REQUIREMENTS =
Lines from the one containing "make_saddle()" through the end of the data are to be returned exactly, and no others.

SOURCE DATA =

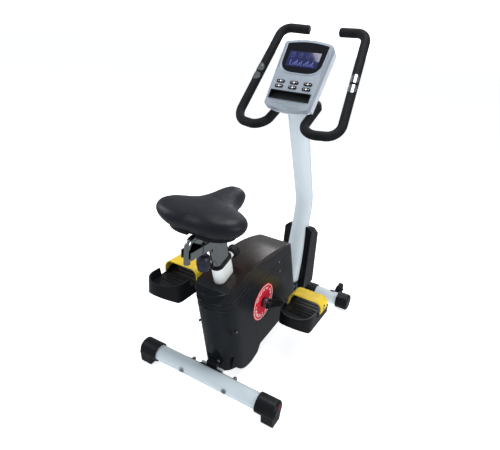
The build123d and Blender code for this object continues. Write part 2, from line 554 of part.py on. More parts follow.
def make_casing():
    hollow = case_solid(WALL) - neck_notches(WALL)
    shell = case_solid() - neck_notches(0) - hollow
    openings = block(20, 640, -SPINE_HALF_Y - 0.3, SPINE_HALF_Y + 0.3, SPINE_LOW - 40, SPINE_HIGH + 0.3)
    openings += cross_rod(CRANK_X, CRANK_Z, -100, 100, 15)
    openings += seat_prism((SEAT_TUBE[0] + 3, SEAT_TUBE[1] + 3), -200, 60)
    shell -= openings

    below = Polygon((-80, -20), (700, -20), *RIM_LINE[::-1], align=None)
    above = Polygon(*[(x, z + 0.4) for x, z in RIM_LINE], (600, 520), (-60, 520), align=None)
    halves = {"left": (0.1, 90), "right": (-90, -0.1)}
    for name, (low, high) in halves.items():
        export(f"casing_{name}", shell & slab(below, low, high))
    export("casing_top", shell & slab(above, -90, 90))

    badges = [cross_rod(CRANK_X, CRANK_Z, CASE_HALF_Y + 0.05, CASE_HALF_Y + 1.8, BADGE_R, 17)]
    badges.append(other_side(badges[0]))
    export("badge_discs", *badges)

    screws = []
    for x, z in ((334, 372), (350, 326), (60, 226), (520, 180)):
        screw = cross_rod(x, z, CASE_HALF_Y + 0.05, CASE_HALF_Y + 2, 4.2)
        screws += [screw, other_side(screw)]
    export("casing_screws", *screws)


# ---- mast, tower cover and boot ------------------------------------------------------------
def mast_path():
    lean = radians(MAST_LEAN)
    top = (MAST_KNEE[0] - 600 * sin(lean), MAST_KNEE[1] + 600 * cos(lean))
    foot_slope = (MAST_KNEE[0] - MAST_FOOT_X) / (MAST_KNEE[1] - MAST_FOOT_Z)
    low = (MAST_FOOT_X - foot_slope * 60, MAST_FOOT_Z - 60)
    points = [(low[0], 0, low[1]), (MAST_KNEE[0], 0, MAST_KNEE[1]), (top[0], 0, top[1])]
    return FilletPolyline(*points, radius=MAST_BEND_R)


def make_mast():
    path = mast_path()
    under_console = console_block(-CONSOLE_DEPTH, 900, -600, 900, 400)
    keep = block(0, 900, -100, 100, MAST_FOOT_Z, 1400)
    mast = swept(path, MAST_R, MAST_R - MAST_WALL) & keep
    mast -= under_console
    export("mast", mast)

    clearance = swept(path, MAST_R + 1)
    profile = Polygon((TOWER_REAR, TOWER_LOW), (TOWER_REAR, TOWER_HIGH), (TOWER_REAR + 40, TOWER_HIGH - 6),
                      (TOWER_REAR + 80, TOWER_HIGH - 26), (TOWER_REAR + 106, TOWER_LOW), align=None)
    tower = slab(profile, -TOWER_HALF_Y, TOWER_HALF_Y)
    tower = chamfer(tower.edges().filter_by(lambda e: e.center().Z > TOWER_HIGH - 40)
                    .filter_by(lambda e: abs(e.center().Y) > TOWER_HALF_Y - 1), 16)
    inner = Polygon((TOWER_REAR + 3, TOWER_LOW - 1), (TOWER_REAR + 3, TOWER_HIGH - 20),
                    (TOWER_REAR + 70, TOWER_HIGH - 36), (TOWER_REAR + 103, TOWER_LOW - 1), align=None)
    tower = tower - slab(inner, -TOWER_HALF_Y + 3, TOWER_HALF_Y - 3) - clearance
    tower -= block(TOWER_REAR - 50, TOWER_REAR + 20, -30, 30, 0, 140)
    tower = max(tower.solids(), key=lambda s: s.volume)
    export("tower_cover", tower)

    boot = extrude(Pos(MAST_FOOT_X - 2, 0, MAST_FOOT_Z) * RectangleRounded(96, 96, 30), amount=46,
                   taper=4)
    boot = fillet(boot.edges().group_by(Axis.Z)[-1], 4)
    boot -= swept(path, MAST_R + 0.2)
    boot &= block(500, TOWER_REAR - 1, -60, 60, 90, 200)
    export("mast_boot", boot)


# ---- handlebar --------------------------------------------------------------------------
def bar_half_path():
    """Left half of the bar's centre line, from the cross bar to the grip's end."""
    points = [(BAR_CROSS[0], 0, BAR_CROSS[1]), (BAR_CROSS[0], 67, BAR_CROSS[1]), (356, 69, 839),
              (396, 196, 843), (627, 160, 1158), (640, 62, 1156)]
    return points


BAR_RADII = [36, 44, 52, 42]


def make_handlebar():
    points = bar_half_path()
    path = FilletPolyline(*points, radius=BAR_RADII)
    half = swept(path, BAR_R, BAR_R - 2)
    export("handlebar", half + other_side(half))

    foam = swept(path, FOAM_R) - swept(path, BAR_R)
    start = Plane(origin=(500, 68, 909), z_dir=(-0.91, 0.0, -0.415))
    cut = extrude(start * Rectangle(120, 120), amount=-120)
    foam = max((foam - cut).solids(), key=lambda s: s.volume)
    export("foam_grip_left", foam)
    export("foam_grip_right", other_side(foam))

    low, high = Vector(396, 196, 843), Vector(627, 160, 1158)
    along = (high - low).normalized()
    plates = []
    facing = Vector(-0.78, 0.10, 0.62).normalized()
    for distance, lean in ((170, -1), (210, 1)):
        centre = low + along * distance
        plane = Plane(origin=centre - along * 16, z_dir=along)
        shell = extrude(plane * (Circle(FOAM_R + 1.4) - Circle(FOAM_R + 0.05)), amount=32)
        keep = Pos(*(centre + facing * FOAM_R - along * lean * 3)) * Sphere(17)
        plates.append(shell & keep)
    plates += [other_side(plate) for plate in plates]
    export("pulse_plates", *plates)


def make_bar_clamp():
    x, z = BAR_CROSS
    lean = radians(MAST_LEAN)
    out = Vector(cos(lean), 0, sin(lean))
    ring = cross_rod(x, z, -24, 24, BAR_R + 7, BAR_R + FIT)
    bracket_plane = Plane(origin=Vector(x, 0, z) - out * 34, x_dir=(0, 1, 0), z_dir=out)
    bracket = extrude(bracket_plane * Rectangle(40, 34), amount=24)
    body = ring + bracket - cross_rod(x, z, -30, 30, BAR_R + FIT) - swept(mast_path(), MAST_R)
    export("handlebar_clamp", body)


# ---- console -----------------------------------------------------------------------------
def console_plane(depth=0.0, along=0.0):
    """Plane of the console's face: x runs to the rider's left, y up the face."""
    slope = radians(CONSOLE_SLOPE)
    up = Vector(cos(slope), 0, sin(slope))
    normal = Vector(-sin(slope), 0, cos(slope))
    origin = Vector(CONSOLE_FOOT[0], 0, CONSOLE_FOOT[1]) + up * along + normal * depth
    return Plane(origin=origin, x_dir=(0, -1, 0), z_dir=normal)


def console_block(depth, thick, low, high, half):
    """Box on the console's axes: from `depth` outwards by `thick`, `low` to `high` up the face."""
    face = Pos(0, (low + high) / 2) * Rectangle(2 * half, high - low)
    return extrude(console_plane(depth) * face, amount=thick)


def console_outline(inset=0.0):
    top, foot = CONSOLE_TOP_HALF - inset, CONSOLE_FOOT_HALF - inset
    low, high = inset + 6, CONSOLE_LENGTH - inset
    bulge = 12.0
    edges = [
        Line((foot, low), (top, high)),
        ThreePointArc((top, high), (0, high + bulge), (-top, high)),
        Line((-top, high), (-foot, low)),
        ThreePointArc((-foot, low), (0, low - bulge), (foot, low)),
    ]
    return make_face(edges)


def make_console():
    body = extrude(console_plane(-CONSOLE_DEPTH) * console_outline(), amount=CONSOLE_DEPTH)
    body = fillet(body.edges().filter_by(Axis.Z, reverse=True)
                  .filter_by(lambda e: e.length > 40).filter_by(lambda e: e.length < 60), 9)
    body -= console_block(-90, 60, -60, 18, 140)
    inner = extrude(console_plane(-CONSOLE_DEPTH + WALL) * console_outline(WALL),
                    amount=CONSOLE_DEPTH - 2 * WALL)
    inner -= console_block(-90, 60 + WALL, -60, 18 + WALL, 140)
    shell = body - inner
    front = shell & console_block(-CONSOLE_SPLIT, 60, -60, 400, 140)
    back = shell & console_block(-CONSOLE_SPLIT - 60.2, 60, -60, 400, 140)
    window = window_outline()
    front -= extrude(console_plane(-10) * window_outline(0.2), amount=20)
    front -= console_block(-10, 20, 28.8, 61.2, 74.2)
    for row in BUTTON_ROWS:
        for column in BUTTON_COLUMNS:
            hole = Pos(-column, row) * RectangleRounded(BUTTON_SIZE[0] + 2 * GAP, BUTTON_SIZE[1] + 2 * GAP, 5.5)
            front -= extrude(console_plane(-10) * hole, amount=20)
    export("console_front", front)
    export("console_back", back)

    lens = extrude(console_plane(-2.2) * window, amount=2.4)
    export("console_window", lens)
    screen = console_block(-9, 6, 152, 216, 60)
    board = console_block(-14, 1.6, 70, 232, 66)
    posts = console_block(-12.5, 3.6, 160, 208, 50)
    export("display_board", screen + board + posts)
    tray = console_block(-14, 16, 29, 61, 74) - console_block(-11, 16, 32, 58, 71)
    lip = console_block(-12, 16, 29, 33, 64)
    export("console_tray", tray + lip)
    number = 1
    for row in BUTTON_ROWS:
        for column in BUTTON_COLUMNS:
            cap = extrude(console_plane(-5) * (Pos(-column, row) * RectangleRounded(*BUTTON_SIZE, 5.2)), amount=7.5)
            flange = extrude(console_plane(-5.5) * (Pos(-column, row) * RectangleRounded(34, 14, 6)), amount=2.2)
            export(f"console_button_{number}", cap + flange)
            number += 1


def window_outline(grow=0.0):
    low, side_low, high = 132.0 - grow, 166.0, 240.0 + grow
    half, half_top = 73.0 + grow, 76.0 + grow
    edges = [
        Line((half, side_low), (half_top, high)),
        ThreePointArc((half_top, high), (0, high + 9.5), (-half_top, high)),
        Line((-half_top, high), (-half, side_low)),
        Spline((-half, side_low), (-56 - grow, 140 - grow), (0, low), (56 + grow, 140 - grow),
               (half, side_low)),
    ]
    return make_face(edges)


os.makedirs("parts", exist_ok=True)
make_stabilisers()
make_levelling_feet()
make_front_caps_and_wheels()
make_main_frame()
make_height_knob()
make_seat_post()
make_slider()
make_saddle()
make_crank()
make_pedals()
make_drive()
make_brake()
make_casing()
make_mast()
make_handlebar()
make_bar_clamp()
make_console()
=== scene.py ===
import math

import bmesh
import bpy
from mathutils import Matrix, Vector, kdtree


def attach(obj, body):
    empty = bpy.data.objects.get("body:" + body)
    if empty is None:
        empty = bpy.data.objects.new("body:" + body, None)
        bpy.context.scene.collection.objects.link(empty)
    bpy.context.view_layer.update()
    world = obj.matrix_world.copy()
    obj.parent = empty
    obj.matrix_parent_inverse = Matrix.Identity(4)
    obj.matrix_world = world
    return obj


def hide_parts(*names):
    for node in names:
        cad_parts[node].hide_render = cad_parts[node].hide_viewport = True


# Looks of the exercise bike. Metres, +X towards the handlebar, +Y to the rider's left, +Z up.
# The origin is under the middle of the bike, MIDDLE forward of the rear stabiliser's axis.
MM = 0.001
MIDDLE = 352 * MM

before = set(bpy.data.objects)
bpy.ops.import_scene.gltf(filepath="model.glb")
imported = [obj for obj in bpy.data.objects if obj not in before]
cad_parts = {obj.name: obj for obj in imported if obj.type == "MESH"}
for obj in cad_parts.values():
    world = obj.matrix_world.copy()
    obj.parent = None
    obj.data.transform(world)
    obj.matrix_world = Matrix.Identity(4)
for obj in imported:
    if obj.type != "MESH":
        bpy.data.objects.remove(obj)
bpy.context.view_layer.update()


def at(x, y, z):
    """A point given in millimetres from the rear stabiliser's axis and the floor."""
    return Vector((x * MM - MIDDLE, y * MM, z * MM))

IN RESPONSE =
make_saddle()
make_crank()
make_pedals()
make_drive()
make_brake()
make_casing()
make_mast()
make_handlebar()
make_bar_clamp()
make_console()
=== scene.py ===
import math

import bmesh
import bpy
from mathutils import Matrix, Vector, kdtree


def attach(obj, body):
    empty = bpy.data.objects.get("body:" + body)
    if empty is None:
        empty = bpy.data.objects.new("body:" + body, None)
        bpy.context.scene.collection.objects.link(empty)
    bpy.context.view_layer.update()
    world = obj.matrix_world.copy()
    obj.parent = empty
    obj.matrix_parent_inverse = Matrix.Identity(4)
    obj.matrix_world = world
    return obj


def hide_parts(*names):
    for node in names:
        cad_parts[node].hide_render = cad_parts[node].hide_viewport = True


# Looks of the exercise bike. Metres, +X towards the handlebar, +Y to the rider's left, +Z up.
# The origin is under the middle of the bike, MIDDLE forward of the rear stabiliser's axis.
MM = 0.001
MIDDLE = 352 * MM

before = set(bpy.data.objects)
bpy.ops.import_scene.gltf(filepath="model.glb")
imported = [obj for obj in bpy.data.objects if obj not in before]
cad_parts = {obj.name: obj for obj in imported if obj.type == "MESH"}
for obj in cad_parts.values():
    world = obj.matrix_world.copy()
    obj.parent = None
    obj.data.transform(world)
    obj.matrix_world = Matrix.Identity(4)
for obj in imported:
    if obj.type != "MESH":
        bpy.data.objects.remove(obj)
bpy.context.view_layer.update()


def at(x, y, z):
    """A point given in millimetres from the rear stabiliser's axis and the floor."""
    return Vector((x * MM - MIDDLE, y * MM, z * MM))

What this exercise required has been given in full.